Indian Hills and Lakewood would be the schools directly affected by that, meaning their enrollments would slightly exceed the schools' capacity.

The anticipated racial makeup of the elementary schools is projected to range from 16.2 percent black at Crestwood to 87.6 percent black at Meadow Park. The white enrollment is expected to range from 6.8 percent at Seventh Street to 75 percent at Crestwood. The Hispanic enrollment is projected to range from 2.7 percent at Meadow Park to 22.5 percent at Ridgeroad.

Stephen W. Jones, an attorney for the school district, addressed in a letter to Rodgers the question of whether the district must comply with any particular racial-composition guidelines. The North Little Rock district was released from federal court supervision of its school desegregation efforts in 2012.

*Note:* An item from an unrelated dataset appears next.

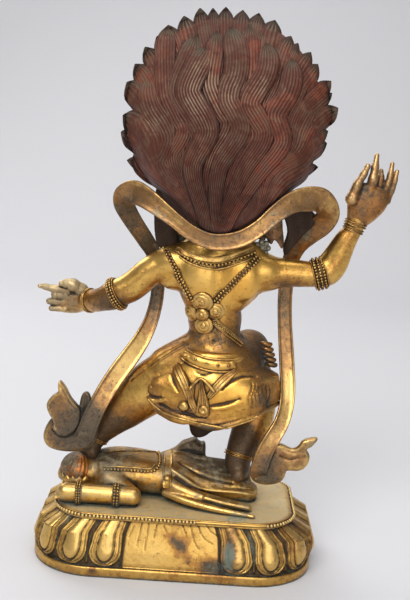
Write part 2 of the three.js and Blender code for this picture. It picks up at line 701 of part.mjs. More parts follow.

"It must be remembered that no particular level of racial balance is required in any school, even in the case of a still desegregating school district operating under court supervision," Jones said in the letter.

"More important, however, NLRSD is no longer such a desegregating district operating under court supervision," he said. "Rather, it is now a constitutionally compliant, unitary school district, which significantly changes the standard for reviewing its actions. When a district is unitary, the standard for court intervention is whether the district acted with the intent to cause segregation."

Jones concluded that he sees no legal problems with the proposed attendance zones.

"Certainly, there is nothing to suggest any intent to promote racial segregation. In fact, the ultimate results are a more integrated student population rather than a more segregated one, with every zone having facilities of equal quality," he said.